← All writing

Origin

How this started

Summer 2025. I’d been using Claude Code daily for about five months, building things faster than I ever thought possible. I can’t remember exactly what triggered it — maybe boredom, maybe a YouTube video about running Llama 70B locally — a thought kept creeping in, what if I owned the model instead of renting it?

I pulled the trigger and bought my first RTX 6000 Pro. The system itself was an Intel consumer flagship build — 128GB of RAM, an Asus ProArt motherboard with two x16 slots. The parts arrived, I assembled them, and I plugged in the card.

I got Llama 70B running, played with it for a while, and then… didn’t really use it. I read a lot, experimented with smaller projects, but no real use case clicked. It sat there.

What followed was short period of quiet, buyers remorse, regret. I had dropped €9,000 on what was, viewed cynically, just a gamer card with extra memory. I knew the memory was the entire point — that it was the key to unlocking the AI world — but knowing that didn’t lessen the sting of the receipt sitting in my inbox.

Regardless, it didn’t stop me. I kept going and kept tinkering.

Things shifted more at the end of 2025. Everything I’d touched this far culminated with a more serious project: an agentic, multi-turn RAG system that indexed 100GB of Estonian legal text with embeddings. Agents could query and cross-reference the corpus, hit public services like the property registry and court records, and synthesize answers to real legal questions. It worked. Building and serving that system finally put my single GPU to real work, and taught me how the whole stack fit together.

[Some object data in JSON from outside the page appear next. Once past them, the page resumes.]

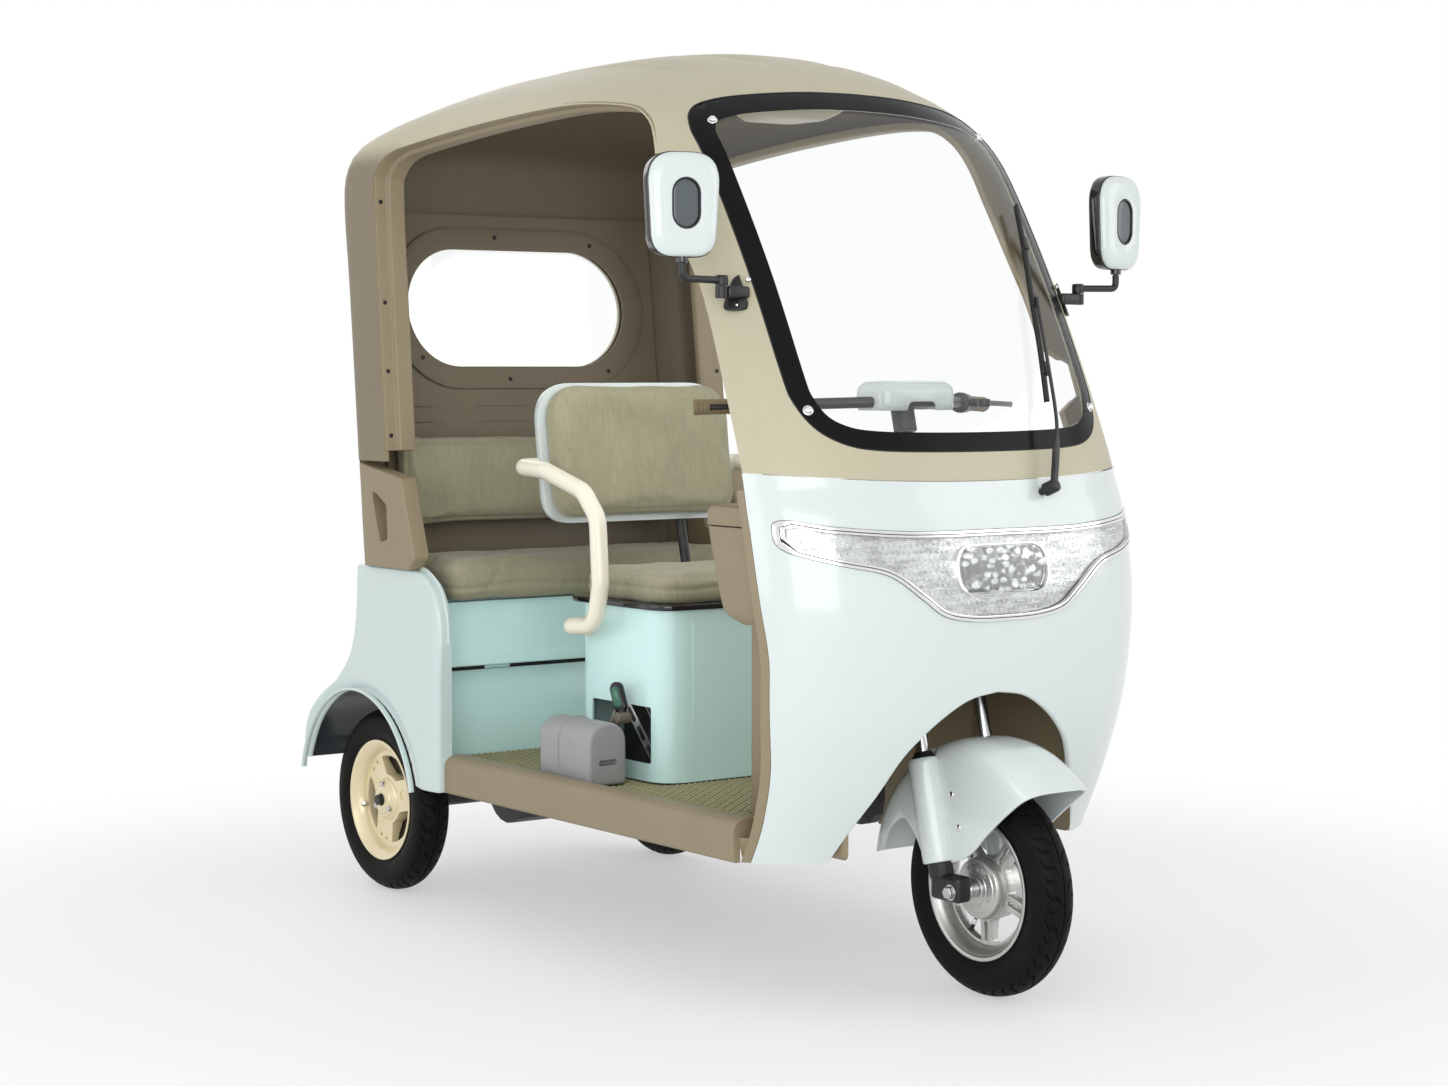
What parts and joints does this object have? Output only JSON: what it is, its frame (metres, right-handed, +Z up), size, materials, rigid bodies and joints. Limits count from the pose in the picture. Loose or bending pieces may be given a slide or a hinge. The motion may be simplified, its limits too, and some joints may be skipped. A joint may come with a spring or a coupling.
{
  "type": "electric passenger tricycle",
  "caption": "Roofed electric passenger tricycle with a driver's seat, a rear bench, a steered and sprung front wheel and a sprung, driven rear axle.",
  "frame": {"origin": "on the ground, under the middle of the vehicle's bounding box", "axes": "+Z up, the vehicle faces -Y, +X is the vehicle's left side"},
  "size_m": [1.2594, 2.1147, 1.876],
  "materials": {
    "mint_paint": "glossy paint",
    "tan_moulding": "satin",
    "dark_tan_moulding": "matt",
    "tan_mat": "matt",
    "seat_fabric": "woven",
    "black_plastic": "satin",
    "black_rubber": "matt",
    "tyre_rubber": "matt",
    "silver_alloy": "cast",
    "cream_alloy": "painted",
    "cream_paint": "glossy",
    "headlamp_chrome": "metallised",
    "clear_pane": "clear",
    "red_lens": "glossy",
    "black_steel": "satin",
    "black_alloy": "satin",
    "battery_case": "matt",
    "grey_plastic": "satin",
    "mirror_face": "polished"
  },
  "bodies": {
    "body": {"front_cowl": "mint_paint", "rear_body": "mint_paint", "bench_box": "mint_paint", "seat_box": "mint_paint", "backrest_shell": "mint_paint", "cab_shell": "tan_moulding", "floor_pan": "tan_moulding", "side_guard_right": "tan_moulding", "side_guard_left": "tan_moulding", "leg_shield": "dark_tan_moulding", "rear_wall": "dark_tan_moulding", "floor_mat": "tan_mat", "backrest_cushion": "seat_fabric", "bench_cushion": "seat_fabric", "bench_backrest": "seat_fabric", "mirror_bracket_right": "black_plastic", "mirror_bracket_left": "black_plastic", "armrest_right": "cream_paint", "armrest_left": "cream_paint", "headlamp_bezel": "headlamp_chrome", "headlamp_housing": "headlamp_chrome", "windshield": "clear_pane", "rear_window_pane": "clear_pane", "headlamp_lens": "clear_pane", "tail_lamp_right": "red_lens", "tail_lamp_left": "red_lens", "chassis_frame": "black_steel", "rear_spring_right": "black_steel", "rear_spring_left": "black_steel", "battery_pack": "battery_case", "parking_brake_housing": "grey_plastic"},
    "steering": {"steering_fork": "black_steel", "handlebar": "black_steel", "instrument_pod": "black_plastic"},
    "front_suspension": {"fork_sliders": "black_steel", "front_axle": "black_steel", "front_fender": "mint_paint"},
    "front_wheel": {"front_rim": "silver_alloy", "front_tyre": "tyre_rubber"},
    "rear_suspension": {"rear_axle": "black_steel"},
    "rear_wheel_right": {"rear_rim_right": "cream_alloy", "rear_tyre_right": "tyre_rubber"},
    "rear_wheel_left": {"rear_rim_left": "cream_alloy", "rear_tyre_left": "tyre_rubber"},
    "throttle": {"throttle_grip": "black_rubber"},
    "brake_lever_right": {"brake_lever_right": "black_alloy"},
    "brake_lever_left": {"brake_lever_left": "black_alloy"},
    "wiper": {"wiper_arm": "black_plastic", "wiper_blade": "black_rubber"},
    "mirror_arm_right": {"mirror_arm_right": "black_plastic"},
    "mirror_head_right": {"mirror_head_right": "mint_paint", "mirror_glass_right": "mirror_face"},
    "mirror_arm_left": {"mirror_arm_left": "black_plastic"},
    "mirror_head_left": {"mirror_head_left": "mint_paint", "mirror_glass_left": "mirror_face"},
    "driver_seat": {"seat_base": "black_plastic", "seat_cushion": "seat_fabric"},
    "storage_door": {"storage_door": "mint_paint"},
    "parking_brake": {"parking_brake_lever": "grey_plastic"},
    "brake_pedal": {"brake_pedal": "black_steel"}
  },
  "joints": [
    {"name": "steering_turn", "type": "hinge", "parent": "body", "child": "steering", "pos_m": [0, -0.70403, 0.625], "axis": [0, 0.2419, 0.9703], "range_deg": [-28, 28]},
    {"name": "front_fork_slide", "type": "slide", "parent": "steering", "child": "front_suspension", "axis": [0, 0.2419, 0.9703], "range_m": [0, 0.05], "stiffness_N_per_m": 35000, "springref_m": -0.04},
    {"name": "front_wheel_spin", "type": "hinge", "parent": "front_suspension", "child": "front_wheel", "pos_m": [0, -0.8475, 0.21], "axis": [1, 0, 0], "continuous": true},
    {"name": "rear_suspension_slide", "type": "slide", "parent": "body", "child": "rear_suspension", "axis": [0, 0, 1], "range_m": [0, 0.05], "stiffness_N_per_m": 60000, "springref_m": -0.04, "deforming": ["rear_spring_right", "rear_spring_left"]},
    {"name": "rear_wheel_right_spin", "type": "hinge", "parent": "rear_suspension", "child": "rear_wheel_right", "pos_m": [-0.385, 0.7925, 0.21], "axis": [1, 0, 0], "continuous": true},
    {"name": "rear_wheel_left_spin", "type": "hinge", "parent": "rear_suspension", "child": "rear_wheel_left", "pos_m": [0.385, 0.7925, 0.21], "axis": [1, 0, 0], "continuous": true},
    {"name": "throttle_twist", "type": "hinge", "parent": "steering", "child": "throttle", "pos_m": [-0.24, -0.495, 1.135], "axis": [-0.8065, 0.5905, -0.0288], "range_deg": [0, 70], "stiffness_Nm_per_rad": 0.25, "springref_deg": -17.19},
    {"name": "brake_lever_right_pull", "type": "hinge", "parent": "steering", "child": "brake_lever_right", "pos_m": [-0.24006, -0.55383, 1.136], "axis": [0, 0, -1], "range_deg": [0, 12], "stiffness_Nm_per_rad": 1, "springref_deg": -11.46},
    {"name": "brake_lever_left_pull", "type": "hinge", "parent": "steering", "child": "brake_lever_left", "pos_m": [0.24006, -0.55383, 1.136], "axis": [0, 0, 1], "range_deg": [0, 12], "stiffness_Nm_per_rad": 1, "springref_deg": -11.46},
    {"name": "wiper_sweep", "type": "hinge", "parent": "body", "child": "wiper", "pos_m": [0.13, -0.8433, 0.967], "axis": [0.3256, -0.8462, 0.4219], "range_deg": [0, 50]},
    {"name": "mirror_arm_right_fold", "type": "hinge", "parent": "body", "child": "mirror_arm_right", "pos_m": [-0.457, -0.5975, 1.35], "axis": [0, 0, -1], "range_deg": [-15, 60]},
    {"name": "mirror_arm_left_fold", "type": "hinge", "parent": "body", "child": "mirror_arm_left", "pos_m": [0.457, -0.5975, 1.35], "axis": [0, 0, 1], "range_deg": [-15, 60]},
    {"name": "mirror_head_right_swivel", "type": "hinge", "parent": "mirror_arm_right", "child": "mirror_head_right", "pos_m": [-0.555, -0.6075, 1.4], "axis": [0, 0, -1], "range_deg": [-20, 20]},
    {"name": "mirror_head_left_swivel", "type": "hinge", "parent": "mirror_arm_left", "child": "mirror_head_left", "pos_m": [0.555, -0.6075, 1.4], "axis": [0, 0, 1], "range_deg": [-20, 20]},
    {"name": "driver_seat_tilt", "type": "hinge", "parent": "body", "child": "driver_seat", "pos_m": [0, -0.1055, 0.702], "axis": [1, 0, 0], "range_deg": [0, 75]},
    {"name": "storage_door_drop", "type": "hinge", "parent": "body", "child": "storage_door", "pos_m": [0, 0.524, 0.5405], "axis": [1, 0, 0], "range_deg": [0, 80]},
    {"name": "parking_brake_pull", "type": "hinge", "parent": "body", "child": "parking_brake", "pos_m": [-0.27, 0.0045, 0.47], "axis": [-1, 0, 0], "range_deg": [0, 40]},
    {"name": "brake_pedal_press", "type": "hinge", "parent": "body", "child": "brake_pedal", "pos_m": [-0.13, -0.4355, 0.5], "axis": [-1, 0, 0], "range_deg": [0, 20], "stiffness_Nm_per_rad": 3, "springref_deg": -14.32}
  ]
}
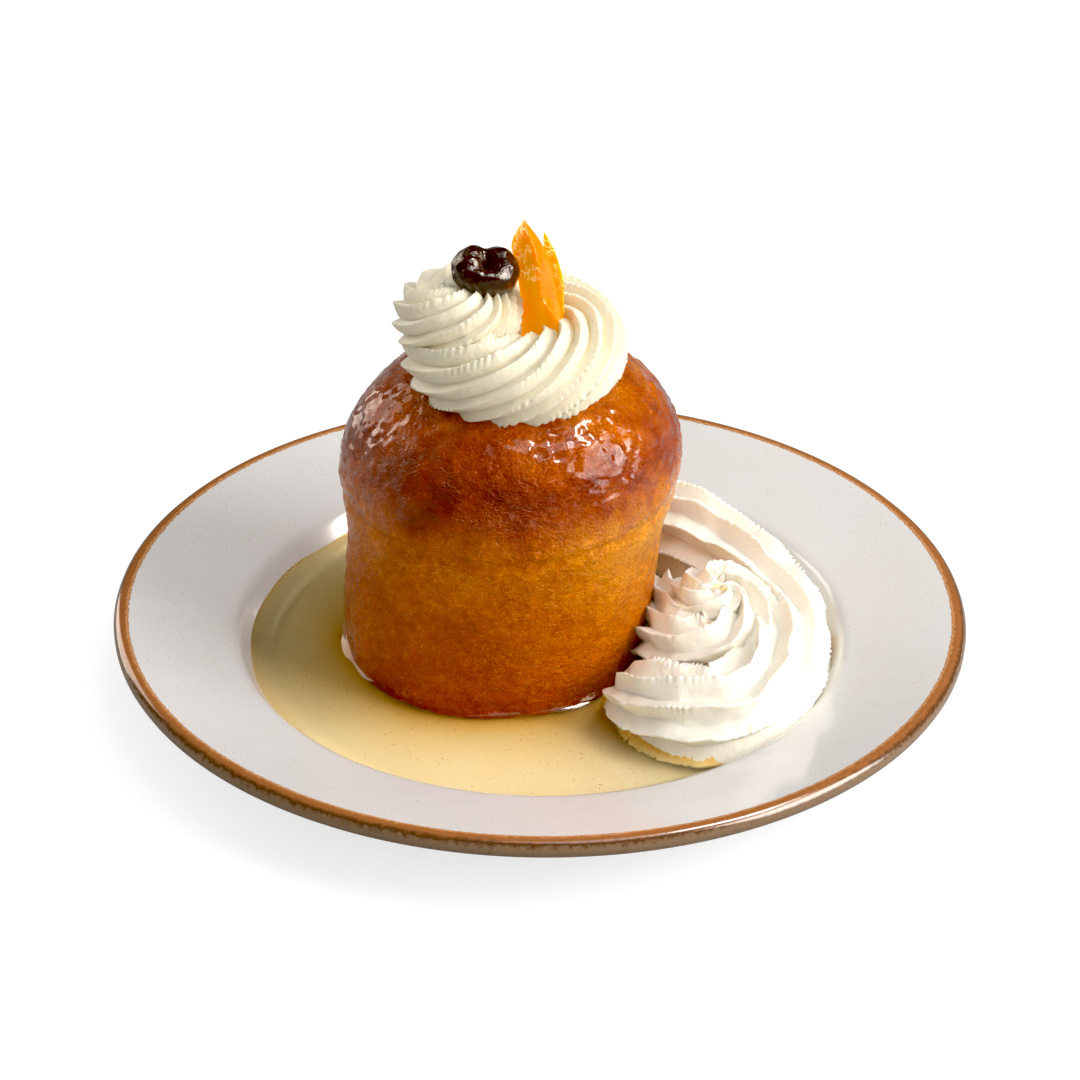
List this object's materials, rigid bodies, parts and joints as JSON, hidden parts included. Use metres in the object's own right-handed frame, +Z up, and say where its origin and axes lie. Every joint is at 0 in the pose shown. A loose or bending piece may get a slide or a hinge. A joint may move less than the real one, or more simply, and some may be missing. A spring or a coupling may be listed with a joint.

But there was a problem. Every interaction cost real money. The heavy lifting relied on the Anthropic API, and I quickly burned through €2,000 just on testing and debugging.

That project was the wake-up call. It showed me exactly what these systems can do when you build them properly — and exactly what they cost when you don’t own the infrastructure. Suddenly, the decision wasn’t difficult anymore.

In December 2025, I said eff it and bought my second RTX 6000 Pro. The goal was to localize the entire build of my project and stop bleeding cash on API calls.

Limited understanding, limited capability to imagine what’s possible — the only way to find out is to arrive.

Today is June 1st, 2026. I’m now running four RTX 6000 Pro cards — 384GB of Blackwell VRAM in one box. The early regret? Poof, long gone. If I had the means, I’d build a second identical system and cluster them together.